CAD and scene scripts:

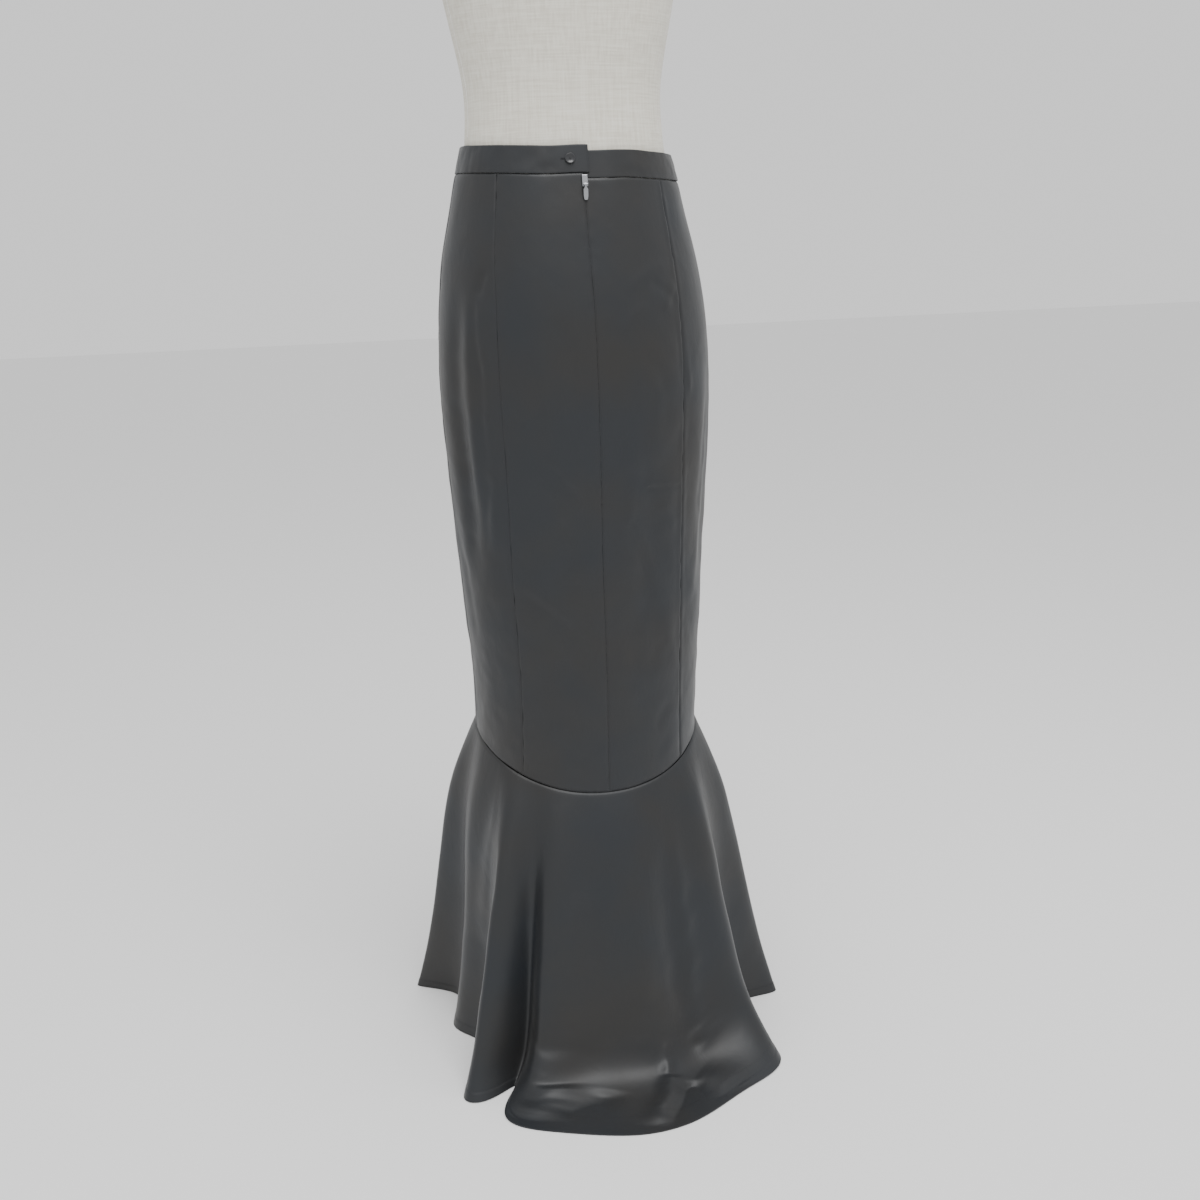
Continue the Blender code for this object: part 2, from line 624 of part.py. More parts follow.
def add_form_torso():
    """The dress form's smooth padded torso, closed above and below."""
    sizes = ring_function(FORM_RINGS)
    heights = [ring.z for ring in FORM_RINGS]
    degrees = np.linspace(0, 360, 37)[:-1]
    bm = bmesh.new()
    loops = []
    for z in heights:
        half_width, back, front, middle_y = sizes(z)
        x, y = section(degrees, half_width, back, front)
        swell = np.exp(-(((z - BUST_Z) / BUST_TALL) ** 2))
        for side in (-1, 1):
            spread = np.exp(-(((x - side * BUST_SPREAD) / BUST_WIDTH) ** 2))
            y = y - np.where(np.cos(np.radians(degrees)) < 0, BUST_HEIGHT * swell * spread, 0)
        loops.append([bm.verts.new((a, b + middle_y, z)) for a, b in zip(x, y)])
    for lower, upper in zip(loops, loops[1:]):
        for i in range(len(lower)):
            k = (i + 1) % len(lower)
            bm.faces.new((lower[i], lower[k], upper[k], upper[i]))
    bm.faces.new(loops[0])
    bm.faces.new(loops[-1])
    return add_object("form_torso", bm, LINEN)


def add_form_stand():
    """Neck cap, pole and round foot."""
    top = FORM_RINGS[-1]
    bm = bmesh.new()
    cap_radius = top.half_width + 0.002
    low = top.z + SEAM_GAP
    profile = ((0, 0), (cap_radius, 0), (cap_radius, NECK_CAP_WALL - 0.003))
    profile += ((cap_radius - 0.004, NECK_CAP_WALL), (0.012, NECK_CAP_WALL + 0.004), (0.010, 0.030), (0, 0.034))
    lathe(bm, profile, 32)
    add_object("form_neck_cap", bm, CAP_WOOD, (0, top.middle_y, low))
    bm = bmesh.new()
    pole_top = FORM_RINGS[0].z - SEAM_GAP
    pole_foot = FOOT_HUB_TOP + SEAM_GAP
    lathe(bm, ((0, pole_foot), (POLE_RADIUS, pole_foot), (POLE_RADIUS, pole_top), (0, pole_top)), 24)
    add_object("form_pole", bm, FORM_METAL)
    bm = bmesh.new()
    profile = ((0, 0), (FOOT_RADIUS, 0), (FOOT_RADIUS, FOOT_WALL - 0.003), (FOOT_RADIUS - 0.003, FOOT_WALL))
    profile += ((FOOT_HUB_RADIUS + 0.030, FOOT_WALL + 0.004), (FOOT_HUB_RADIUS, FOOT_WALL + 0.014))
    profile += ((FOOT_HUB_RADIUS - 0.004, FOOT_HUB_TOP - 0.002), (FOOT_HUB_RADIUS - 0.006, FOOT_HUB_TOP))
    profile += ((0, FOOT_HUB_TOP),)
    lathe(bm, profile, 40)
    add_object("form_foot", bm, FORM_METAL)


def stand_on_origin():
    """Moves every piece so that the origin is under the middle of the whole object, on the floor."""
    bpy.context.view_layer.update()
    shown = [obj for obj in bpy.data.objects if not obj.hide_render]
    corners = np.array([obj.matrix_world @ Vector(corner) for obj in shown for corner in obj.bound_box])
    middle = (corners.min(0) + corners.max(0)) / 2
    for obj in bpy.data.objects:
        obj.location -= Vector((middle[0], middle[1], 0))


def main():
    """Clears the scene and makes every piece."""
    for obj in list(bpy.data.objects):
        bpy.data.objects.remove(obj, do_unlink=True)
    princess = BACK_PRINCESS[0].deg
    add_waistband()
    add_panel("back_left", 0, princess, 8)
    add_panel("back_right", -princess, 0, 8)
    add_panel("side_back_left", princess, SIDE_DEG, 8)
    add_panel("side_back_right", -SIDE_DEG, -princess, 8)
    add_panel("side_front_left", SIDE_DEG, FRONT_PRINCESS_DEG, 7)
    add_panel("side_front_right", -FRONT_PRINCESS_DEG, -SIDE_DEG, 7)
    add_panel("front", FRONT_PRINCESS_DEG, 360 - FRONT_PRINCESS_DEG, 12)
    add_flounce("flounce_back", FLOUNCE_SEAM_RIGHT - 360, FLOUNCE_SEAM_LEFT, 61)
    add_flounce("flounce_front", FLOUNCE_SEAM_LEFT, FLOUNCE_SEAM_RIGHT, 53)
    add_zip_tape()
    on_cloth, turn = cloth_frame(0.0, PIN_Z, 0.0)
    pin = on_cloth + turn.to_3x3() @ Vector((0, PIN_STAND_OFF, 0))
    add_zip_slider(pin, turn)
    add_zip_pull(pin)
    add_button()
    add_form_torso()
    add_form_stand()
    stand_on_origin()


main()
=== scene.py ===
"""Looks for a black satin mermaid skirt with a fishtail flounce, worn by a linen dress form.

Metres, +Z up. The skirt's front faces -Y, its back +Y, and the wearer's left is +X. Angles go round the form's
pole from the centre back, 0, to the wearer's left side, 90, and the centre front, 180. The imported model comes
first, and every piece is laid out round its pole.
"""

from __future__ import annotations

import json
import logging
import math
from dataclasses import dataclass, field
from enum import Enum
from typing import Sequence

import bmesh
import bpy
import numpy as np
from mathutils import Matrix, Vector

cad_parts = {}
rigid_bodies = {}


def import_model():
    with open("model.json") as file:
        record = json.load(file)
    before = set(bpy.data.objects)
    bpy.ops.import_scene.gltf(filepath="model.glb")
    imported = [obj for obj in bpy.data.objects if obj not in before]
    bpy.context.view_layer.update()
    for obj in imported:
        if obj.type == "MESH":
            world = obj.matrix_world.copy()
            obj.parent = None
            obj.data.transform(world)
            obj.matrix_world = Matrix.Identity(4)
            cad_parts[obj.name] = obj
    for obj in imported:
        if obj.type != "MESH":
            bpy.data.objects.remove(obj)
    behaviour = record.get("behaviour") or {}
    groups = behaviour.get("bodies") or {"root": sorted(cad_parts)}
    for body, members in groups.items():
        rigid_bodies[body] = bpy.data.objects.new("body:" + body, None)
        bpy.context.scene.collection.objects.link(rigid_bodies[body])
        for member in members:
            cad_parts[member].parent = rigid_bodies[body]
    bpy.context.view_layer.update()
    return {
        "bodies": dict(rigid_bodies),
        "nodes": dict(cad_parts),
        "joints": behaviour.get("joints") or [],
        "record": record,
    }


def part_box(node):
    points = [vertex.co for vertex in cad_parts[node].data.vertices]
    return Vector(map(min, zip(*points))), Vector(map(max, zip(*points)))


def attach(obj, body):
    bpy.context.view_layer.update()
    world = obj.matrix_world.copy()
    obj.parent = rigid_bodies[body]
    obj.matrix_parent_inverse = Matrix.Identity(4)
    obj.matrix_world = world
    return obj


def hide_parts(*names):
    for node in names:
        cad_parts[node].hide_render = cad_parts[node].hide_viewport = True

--

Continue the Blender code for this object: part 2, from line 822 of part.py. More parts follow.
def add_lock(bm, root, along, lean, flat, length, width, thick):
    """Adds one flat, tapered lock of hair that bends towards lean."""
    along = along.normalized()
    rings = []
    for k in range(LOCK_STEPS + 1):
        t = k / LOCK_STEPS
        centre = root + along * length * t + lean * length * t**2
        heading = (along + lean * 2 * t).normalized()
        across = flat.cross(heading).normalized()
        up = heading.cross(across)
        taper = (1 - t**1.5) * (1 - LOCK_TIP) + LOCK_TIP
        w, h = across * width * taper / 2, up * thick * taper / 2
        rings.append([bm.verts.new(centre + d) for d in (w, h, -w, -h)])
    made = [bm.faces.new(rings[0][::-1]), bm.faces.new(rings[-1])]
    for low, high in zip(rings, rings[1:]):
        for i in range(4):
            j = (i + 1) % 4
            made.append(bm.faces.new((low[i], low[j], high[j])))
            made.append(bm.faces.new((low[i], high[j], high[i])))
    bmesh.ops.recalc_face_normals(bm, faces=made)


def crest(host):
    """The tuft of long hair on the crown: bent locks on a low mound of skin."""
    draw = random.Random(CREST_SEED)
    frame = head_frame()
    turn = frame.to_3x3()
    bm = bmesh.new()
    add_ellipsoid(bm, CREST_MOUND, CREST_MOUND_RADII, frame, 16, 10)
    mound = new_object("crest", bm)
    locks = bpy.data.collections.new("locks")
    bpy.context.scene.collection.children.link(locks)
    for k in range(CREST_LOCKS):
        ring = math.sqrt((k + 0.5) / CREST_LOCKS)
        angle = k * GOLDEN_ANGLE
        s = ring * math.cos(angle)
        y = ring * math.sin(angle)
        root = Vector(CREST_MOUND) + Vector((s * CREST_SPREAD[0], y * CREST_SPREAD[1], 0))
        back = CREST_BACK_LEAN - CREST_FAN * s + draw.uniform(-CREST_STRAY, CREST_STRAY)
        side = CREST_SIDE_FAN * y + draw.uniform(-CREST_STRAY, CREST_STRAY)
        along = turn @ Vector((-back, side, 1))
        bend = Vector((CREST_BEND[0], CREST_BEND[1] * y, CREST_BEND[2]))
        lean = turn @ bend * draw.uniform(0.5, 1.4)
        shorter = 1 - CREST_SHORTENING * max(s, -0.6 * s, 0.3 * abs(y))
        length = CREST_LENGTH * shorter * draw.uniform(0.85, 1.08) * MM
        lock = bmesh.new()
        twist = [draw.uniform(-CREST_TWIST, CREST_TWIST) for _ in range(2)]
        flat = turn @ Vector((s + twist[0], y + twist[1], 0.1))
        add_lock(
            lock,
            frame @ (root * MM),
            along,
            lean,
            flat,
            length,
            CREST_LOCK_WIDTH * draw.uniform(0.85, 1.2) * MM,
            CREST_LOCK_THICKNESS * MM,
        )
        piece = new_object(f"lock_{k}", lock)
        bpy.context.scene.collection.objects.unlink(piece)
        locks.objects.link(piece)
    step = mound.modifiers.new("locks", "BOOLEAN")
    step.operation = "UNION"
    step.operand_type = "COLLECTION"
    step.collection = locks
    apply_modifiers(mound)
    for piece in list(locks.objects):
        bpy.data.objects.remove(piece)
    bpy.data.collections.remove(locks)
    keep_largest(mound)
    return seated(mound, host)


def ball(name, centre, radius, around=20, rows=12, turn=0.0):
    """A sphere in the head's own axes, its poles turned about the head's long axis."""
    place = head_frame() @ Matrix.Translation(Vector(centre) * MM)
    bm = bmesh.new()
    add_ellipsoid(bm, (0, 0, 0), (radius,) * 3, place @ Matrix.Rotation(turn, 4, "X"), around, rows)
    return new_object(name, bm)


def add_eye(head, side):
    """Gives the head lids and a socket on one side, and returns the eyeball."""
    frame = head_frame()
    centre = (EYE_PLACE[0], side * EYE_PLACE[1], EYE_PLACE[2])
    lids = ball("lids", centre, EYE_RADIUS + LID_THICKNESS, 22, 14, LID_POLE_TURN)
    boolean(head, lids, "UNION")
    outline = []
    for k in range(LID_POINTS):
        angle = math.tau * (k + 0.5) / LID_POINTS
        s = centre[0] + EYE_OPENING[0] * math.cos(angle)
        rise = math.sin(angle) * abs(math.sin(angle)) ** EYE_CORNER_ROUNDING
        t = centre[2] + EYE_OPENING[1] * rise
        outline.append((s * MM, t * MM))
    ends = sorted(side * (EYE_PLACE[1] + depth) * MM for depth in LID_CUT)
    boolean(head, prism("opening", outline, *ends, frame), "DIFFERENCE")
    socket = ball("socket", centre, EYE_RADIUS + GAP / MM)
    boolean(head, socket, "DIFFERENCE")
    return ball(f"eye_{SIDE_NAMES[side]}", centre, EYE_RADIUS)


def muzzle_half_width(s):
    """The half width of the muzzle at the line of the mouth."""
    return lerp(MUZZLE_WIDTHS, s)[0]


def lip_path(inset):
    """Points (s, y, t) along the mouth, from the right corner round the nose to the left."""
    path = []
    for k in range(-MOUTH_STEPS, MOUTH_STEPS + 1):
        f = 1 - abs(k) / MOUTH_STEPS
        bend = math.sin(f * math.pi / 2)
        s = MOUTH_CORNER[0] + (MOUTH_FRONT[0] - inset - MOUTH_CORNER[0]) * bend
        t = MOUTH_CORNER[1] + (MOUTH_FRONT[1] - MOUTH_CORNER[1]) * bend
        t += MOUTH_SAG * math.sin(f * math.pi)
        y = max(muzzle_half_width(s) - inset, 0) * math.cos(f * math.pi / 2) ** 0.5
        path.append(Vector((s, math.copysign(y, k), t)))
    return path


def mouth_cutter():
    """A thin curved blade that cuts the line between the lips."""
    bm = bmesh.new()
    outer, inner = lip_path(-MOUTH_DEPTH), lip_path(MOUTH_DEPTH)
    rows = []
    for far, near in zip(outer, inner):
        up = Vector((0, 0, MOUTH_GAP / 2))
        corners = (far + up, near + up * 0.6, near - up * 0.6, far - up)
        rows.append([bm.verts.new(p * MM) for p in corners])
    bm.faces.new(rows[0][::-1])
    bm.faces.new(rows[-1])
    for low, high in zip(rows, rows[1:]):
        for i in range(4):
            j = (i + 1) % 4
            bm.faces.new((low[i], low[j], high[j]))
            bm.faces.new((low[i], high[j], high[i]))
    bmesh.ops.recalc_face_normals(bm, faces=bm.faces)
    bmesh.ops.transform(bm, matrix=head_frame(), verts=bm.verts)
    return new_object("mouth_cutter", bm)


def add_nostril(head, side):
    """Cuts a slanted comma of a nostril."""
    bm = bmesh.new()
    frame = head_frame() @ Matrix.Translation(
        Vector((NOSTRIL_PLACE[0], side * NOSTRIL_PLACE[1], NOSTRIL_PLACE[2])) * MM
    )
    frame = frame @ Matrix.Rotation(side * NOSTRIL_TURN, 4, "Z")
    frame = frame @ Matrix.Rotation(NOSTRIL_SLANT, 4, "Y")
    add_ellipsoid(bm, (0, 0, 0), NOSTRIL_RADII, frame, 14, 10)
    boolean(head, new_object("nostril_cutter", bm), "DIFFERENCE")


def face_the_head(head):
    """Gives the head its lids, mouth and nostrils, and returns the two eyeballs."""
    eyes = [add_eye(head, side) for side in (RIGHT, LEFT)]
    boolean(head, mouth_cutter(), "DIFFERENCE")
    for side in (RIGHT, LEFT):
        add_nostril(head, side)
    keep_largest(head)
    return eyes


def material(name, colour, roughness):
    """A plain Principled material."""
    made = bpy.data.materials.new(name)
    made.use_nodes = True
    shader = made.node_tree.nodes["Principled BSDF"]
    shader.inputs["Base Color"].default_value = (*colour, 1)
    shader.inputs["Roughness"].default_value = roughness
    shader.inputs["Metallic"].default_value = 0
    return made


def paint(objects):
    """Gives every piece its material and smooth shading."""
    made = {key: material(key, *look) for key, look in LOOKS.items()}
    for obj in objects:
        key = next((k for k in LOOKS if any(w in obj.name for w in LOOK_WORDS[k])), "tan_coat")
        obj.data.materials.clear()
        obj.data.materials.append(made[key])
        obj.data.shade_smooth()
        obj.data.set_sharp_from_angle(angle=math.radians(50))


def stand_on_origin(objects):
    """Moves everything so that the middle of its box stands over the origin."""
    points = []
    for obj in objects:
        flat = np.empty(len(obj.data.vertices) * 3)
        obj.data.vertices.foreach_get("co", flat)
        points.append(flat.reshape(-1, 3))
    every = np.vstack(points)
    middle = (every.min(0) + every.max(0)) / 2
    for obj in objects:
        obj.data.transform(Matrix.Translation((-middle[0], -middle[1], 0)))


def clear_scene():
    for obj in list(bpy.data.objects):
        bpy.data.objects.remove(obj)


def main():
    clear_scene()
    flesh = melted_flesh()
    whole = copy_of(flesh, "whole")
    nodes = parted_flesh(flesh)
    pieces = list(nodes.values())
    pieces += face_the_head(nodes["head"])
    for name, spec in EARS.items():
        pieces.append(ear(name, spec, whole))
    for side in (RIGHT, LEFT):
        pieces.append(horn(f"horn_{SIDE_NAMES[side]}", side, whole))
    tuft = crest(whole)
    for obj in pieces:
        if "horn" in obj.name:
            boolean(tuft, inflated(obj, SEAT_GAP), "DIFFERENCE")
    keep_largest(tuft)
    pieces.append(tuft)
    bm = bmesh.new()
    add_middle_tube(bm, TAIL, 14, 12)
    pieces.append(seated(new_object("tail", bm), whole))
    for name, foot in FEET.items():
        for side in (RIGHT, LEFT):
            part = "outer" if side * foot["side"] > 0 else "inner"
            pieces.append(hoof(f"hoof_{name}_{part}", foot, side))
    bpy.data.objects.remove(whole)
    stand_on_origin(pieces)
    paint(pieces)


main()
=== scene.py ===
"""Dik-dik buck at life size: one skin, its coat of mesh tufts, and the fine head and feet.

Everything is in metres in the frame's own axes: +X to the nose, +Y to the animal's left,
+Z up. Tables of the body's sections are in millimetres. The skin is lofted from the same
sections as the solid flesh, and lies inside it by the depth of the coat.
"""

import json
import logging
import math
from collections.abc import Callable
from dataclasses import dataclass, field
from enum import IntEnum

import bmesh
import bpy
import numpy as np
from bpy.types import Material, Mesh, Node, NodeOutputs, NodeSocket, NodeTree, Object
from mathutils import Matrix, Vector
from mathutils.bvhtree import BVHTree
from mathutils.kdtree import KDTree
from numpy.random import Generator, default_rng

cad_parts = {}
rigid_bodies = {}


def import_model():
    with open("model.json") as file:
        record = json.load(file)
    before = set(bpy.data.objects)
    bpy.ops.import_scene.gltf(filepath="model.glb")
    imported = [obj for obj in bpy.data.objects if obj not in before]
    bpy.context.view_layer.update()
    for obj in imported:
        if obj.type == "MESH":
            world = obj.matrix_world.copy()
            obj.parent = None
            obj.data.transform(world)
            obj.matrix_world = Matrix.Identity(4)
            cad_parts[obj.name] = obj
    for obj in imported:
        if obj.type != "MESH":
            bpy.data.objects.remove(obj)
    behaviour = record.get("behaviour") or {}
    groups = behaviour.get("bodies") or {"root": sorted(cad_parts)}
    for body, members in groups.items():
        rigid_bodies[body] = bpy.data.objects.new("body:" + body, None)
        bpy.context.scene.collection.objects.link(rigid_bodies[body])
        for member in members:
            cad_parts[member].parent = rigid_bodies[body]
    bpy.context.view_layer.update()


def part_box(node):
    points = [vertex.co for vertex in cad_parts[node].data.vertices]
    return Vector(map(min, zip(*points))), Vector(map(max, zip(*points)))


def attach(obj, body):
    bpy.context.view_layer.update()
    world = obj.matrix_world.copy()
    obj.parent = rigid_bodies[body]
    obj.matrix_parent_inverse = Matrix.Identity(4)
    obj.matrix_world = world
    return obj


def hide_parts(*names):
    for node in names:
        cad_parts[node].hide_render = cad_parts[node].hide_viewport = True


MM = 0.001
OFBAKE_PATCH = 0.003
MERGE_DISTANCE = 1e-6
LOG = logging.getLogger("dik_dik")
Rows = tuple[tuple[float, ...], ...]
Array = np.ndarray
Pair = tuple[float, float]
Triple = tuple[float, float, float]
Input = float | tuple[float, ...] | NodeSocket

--

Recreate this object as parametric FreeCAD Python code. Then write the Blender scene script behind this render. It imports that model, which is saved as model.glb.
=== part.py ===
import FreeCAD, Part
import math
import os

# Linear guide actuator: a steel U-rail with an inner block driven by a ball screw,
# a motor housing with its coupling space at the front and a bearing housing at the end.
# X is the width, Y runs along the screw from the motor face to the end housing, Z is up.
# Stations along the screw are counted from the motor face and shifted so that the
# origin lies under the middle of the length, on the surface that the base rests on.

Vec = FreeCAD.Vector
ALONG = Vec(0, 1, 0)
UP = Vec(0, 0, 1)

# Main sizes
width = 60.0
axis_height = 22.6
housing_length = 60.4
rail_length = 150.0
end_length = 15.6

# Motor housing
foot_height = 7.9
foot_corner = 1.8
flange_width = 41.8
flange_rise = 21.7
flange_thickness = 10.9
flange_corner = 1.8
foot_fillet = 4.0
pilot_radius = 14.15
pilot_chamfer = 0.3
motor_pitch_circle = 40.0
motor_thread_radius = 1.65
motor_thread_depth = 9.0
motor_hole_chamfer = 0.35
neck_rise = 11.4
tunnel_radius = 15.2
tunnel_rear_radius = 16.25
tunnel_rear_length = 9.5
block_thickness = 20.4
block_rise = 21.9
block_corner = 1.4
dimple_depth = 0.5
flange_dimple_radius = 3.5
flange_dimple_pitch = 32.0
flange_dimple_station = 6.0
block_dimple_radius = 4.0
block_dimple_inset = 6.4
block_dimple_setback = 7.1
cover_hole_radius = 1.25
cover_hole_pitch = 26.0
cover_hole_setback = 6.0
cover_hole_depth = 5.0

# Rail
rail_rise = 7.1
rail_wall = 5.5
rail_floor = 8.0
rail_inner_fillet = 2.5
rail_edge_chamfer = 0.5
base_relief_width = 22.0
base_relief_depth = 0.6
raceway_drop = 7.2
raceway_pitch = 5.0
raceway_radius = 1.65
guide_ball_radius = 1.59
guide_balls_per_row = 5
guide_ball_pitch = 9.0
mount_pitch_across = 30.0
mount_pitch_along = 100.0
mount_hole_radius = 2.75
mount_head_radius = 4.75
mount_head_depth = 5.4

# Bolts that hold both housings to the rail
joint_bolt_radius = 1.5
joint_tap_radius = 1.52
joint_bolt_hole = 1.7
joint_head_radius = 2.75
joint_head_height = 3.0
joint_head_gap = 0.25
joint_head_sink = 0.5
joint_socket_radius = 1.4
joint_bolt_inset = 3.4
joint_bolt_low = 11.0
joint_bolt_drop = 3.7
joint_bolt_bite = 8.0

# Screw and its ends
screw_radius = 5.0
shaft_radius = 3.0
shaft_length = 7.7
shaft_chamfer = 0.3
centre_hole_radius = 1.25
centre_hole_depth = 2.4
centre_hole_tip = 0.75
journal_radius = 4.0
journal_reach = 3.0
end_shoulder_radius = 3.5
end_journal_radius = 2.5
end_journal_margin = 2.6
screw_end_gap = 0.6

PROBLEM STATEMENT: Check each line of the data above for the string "vertices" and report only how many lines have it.

THE SOLUTION: 4